§ **Written exercise**: Go through the records and extract every line with the word "saved".

§ **Entries with model source code**:
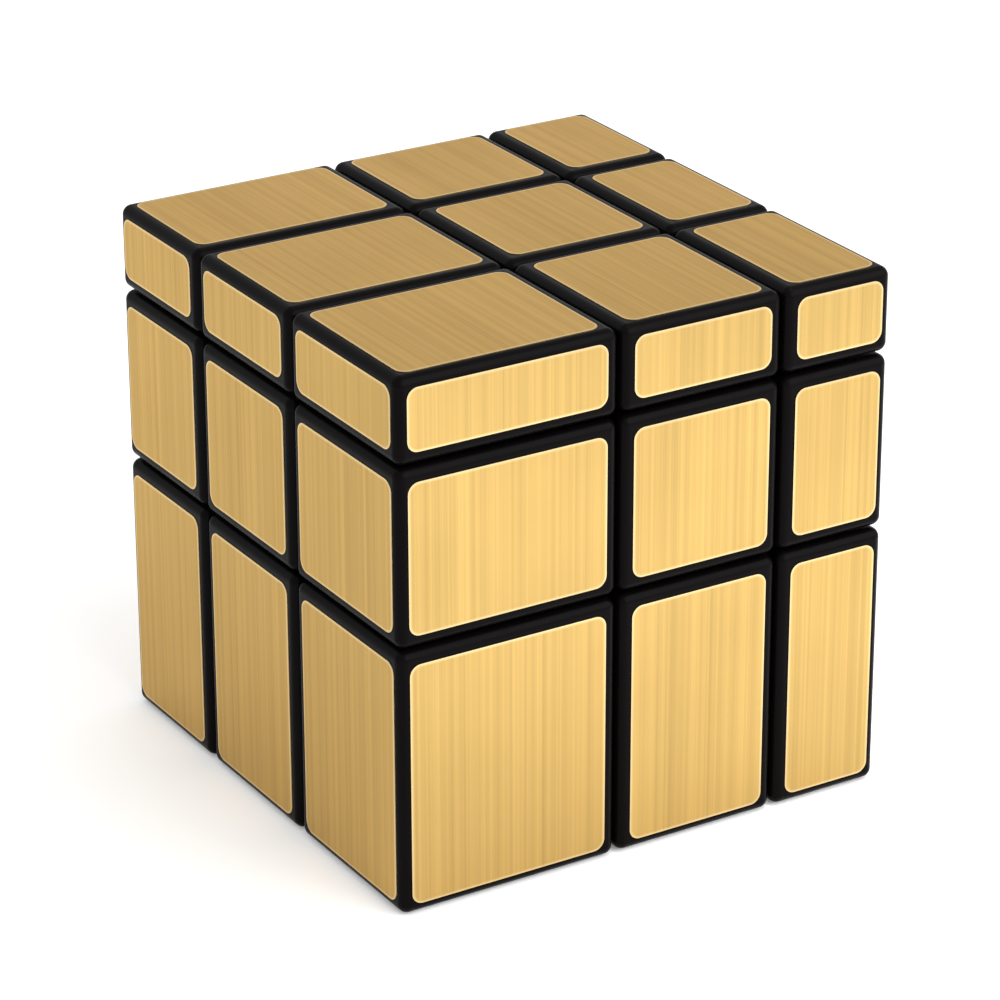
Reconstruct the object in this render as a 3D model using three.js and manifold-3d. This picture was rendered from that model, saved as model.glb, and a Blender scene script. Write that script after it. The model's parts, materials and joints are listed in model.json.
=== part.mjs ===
// Mirror block cube: a 3 x 3 x 3 twisting puzzle whose nine layers have unequal thickness.
// Millimetres, +Z up. The origin is at the bottom centre of the solved cube; -Y is the front.
// Every piece is cut from the same stepped surfaces of revolution round the core, so that each
// outer layer can turn by any angle while its feet stay hooked under their neighbours.
import * as THREE from "three";
import { mergeVertices } from "three/addons/utils/BufferGeometryUtils.js";
import { RoundedBoxGeometry } from "three/addons/geometries/RoundedBoxGeometry.js";
import Module from "manifold-3d";

// ---- layers of the cube
const SLICE = 19; // middle layer, the same on all three axes
const LAYER = { left: 25, right: 13, front: 20.8, back: 17.2, bottom: 28.7, top: 9.3 };

// ---- shells
const WALL = 1.7; // plastic wall of caps, edge blocks and corner shells
const EDGE_ROUND = 1; // rounding of every outer edge
const GAP = 0.3; // running gap between pieces that turn past each other
const FIT = 0.2; // gap between pieces that are fixed to each other
const VENT_R = 1.5; // moulding hole in each end of an edge block

// ---- turning mechanism, measured from the centre of the core
const STEM_HALF = 5.5; // half width of a centre's square stem
const CAP_PLATE = 1.5; // the thinnest cap
const CROWN = 0.9; // plastic of a centre base above the crown of its grooves
const CAP_PLUG = 1.2; // how far a cap's tube reaches into its centre base
const CAP_TUBE_WALL = 1.1;
const CUTTER_PAST = 1; // how far a cutting solid runs past the surface that it opens

// ---- fineness of the facets
const ROUND_SEGMENTS = 48; // facets of a full turn of the grooves and feet
const SMALL_SEGMENTS = 16; // facets of a full turn of everything round and small
const EDGE_STEPS = 2; // steps of a rounded outer edge
const ROUND_SHARE = 0.497; // the most of a block's thickness that its rounding may take
const BALL_DETAIL = 2; // times that the faces of the core's ball are divided
const WIRE_SIDES = 6; // sides of a spring's wire
const COIL_STEPS = 10; // steps of one turn of a spring
const WELD = 1e-4; // vertices closer than this are one

// ---- core, screws, springs and washers
const BALL_ROOM = 1.7; // between the ball and the innermost corners of the edge feet
const ARM_STAND = 1.2; // how far the core's arms stand out of its ball
const ARM_ROOM = 2; // between an arm and the flat sides of the edge feet
const WELL_WALL = 1.15; // plastic round the well of a centre base
const FLOOR = 1.5; // floor of that well, which the screw passes through
const SCREW_R = 1.4;
const TIP_ROOM = 1.2; // from a screw's tip to the side of the next screw's hole
const HEAD_R = 2.7;
const HEAD_HEIGHT = 1.8;
const HEAD_ROUND = 0.35;
const HEAD_ROOM = 0.5; // between a screw's head and the cap's tube
const DRIVE_WIDTH = 0.7; // cross recess of a screw
const DRIVE_DEPTH = 0.9;
const DRIVE_RIM = 1; // from the end of the recess to the rim of the head
const WASHER_ROOM = 0.5; // between a washer and the wall of the well
const WASHER_THICK = 0.4;
const WIRE_R = 0.3;
const COIL_SPACE = 0.3; // between two turns of a spring
const SEAT = 0.1; // gap between a spring or washer and what it presses on

// ---- derived
const half = SLICE / 2;
const thinnest = Math.min(...Object.values(LAYER));
const baseTop = half + thinnest - CAP_PLATE - FIT;
const grooveR = baseTop - CROWN;
const footInner = STEM_HALF + GAP / 2;
const footReach = Math.sqrt((grooveR - GAP / 2) ** 2 - footInner ** 2) + FIT;
const far = 2 * (SLICE + Math.max(...Object.values(LAYER)));
const core = new THREE.Vector3(
  (LAYER.left - LAYER.right) / 2,
  (LAYER.front - LAYER.back) / 2,
  LAYER.bottom + half,
);
const ballR = Math.SQRT2 * footInner - BALL_ROOM;
const armR = footInner - ARM_ROOM;
const armReach = ballR + ARM_STAND;
const baseBottom = armReach + FIT;
const wellFloor = baseBottom + FLOOR;
const wellR = STEM_HALF - GAP / 2 - WELL_WALL;
const screwHoleR = SCREW_R + FIT;
const screwTip = screwHoleR + TIP_ROOM;
const plugBottom = baseTop - CAP_PLUG;
const headTop = plugBottom - HEAD_ROOM;
const headUnder = headTop - HEAD_HEIGHT;
const washerTop = headUnder - SEAT;
const washerBottom = washerTop - WASHER_THICK;
const washerR = wellR - WASHER_ROOM;
const springTop = washerBottom - SEAT;
const springBottom = wellFloor + SEAT;
const coilR = (SCREW_R + wellR) / 2;
const coilRise = springTop - springBottom - 2 * WIRE_R;
const coilTurns = coilRise / (2 * WIRE_R + COIL_SPACE);

const wasm = await Module();
wasm.setup();

const plastic = { color: 0x17130f, roughness: 0.38, metalness: 0 };
const innerPlastic = { color: 0x2b2a2c, roughness: 0.55, metalness: 0 };
const steel = { color: 0xb9bcc0, roughness: 0.35, metalness: 1 };

// A three.js geometry as a manifold-3d solid.
function solid(geometry) {
  const bare = geometry.clone();
  bare.deleteAttribute("normal");
  bare.deleteAttribute("uv");
  const merged = mergeVertices(bare, WELD);
  return new wasm.Manifold(
    new wasm.Mesh({
      numProp: 3,
      vertProperties: merged.attributes.position.array,
      triVerts: new Uint32Array(merged.index.array),
    }),
  );
}

function box(low, high) {
  const size = high.map((v, i) => v - low[i]);
  return solid(
    new THREE.BoxGeometry(...size).translate(...low.map((v, i) => v + size[i] / 2)),
  );
}

function roundedBox(low, high) {
  const size = high.map((v, i) => v - low[i]);
  const round = Math.min(EDGE_ROUND, ...size.map((v) => v * ROUND_SHARE));
  const block = new RoundedBoxGeometry(...size, EDGE_STEPS, round);
  return solid(block.translate(...low.map((v, i) => v + size[i] / 2)));
}

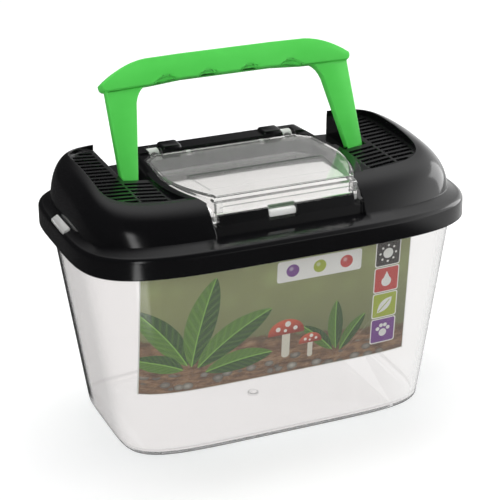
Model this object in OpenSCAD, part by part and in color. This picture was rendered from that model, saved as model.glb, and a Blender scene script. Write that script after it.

§ **Exercise solution**:
Reconstruct the object in this render as a 3D model using three.js and manifold-3d. This picture was rendered from that model, saved as model.glb, and a Blender scene script. Write that script after it. The model's parts, materials and joints are listed in model.json.
Model this object in OpenSCAD, part by part and in color. This picture was rendered from that model, saved as model.glb, and a Blender scene script. Write that script after it.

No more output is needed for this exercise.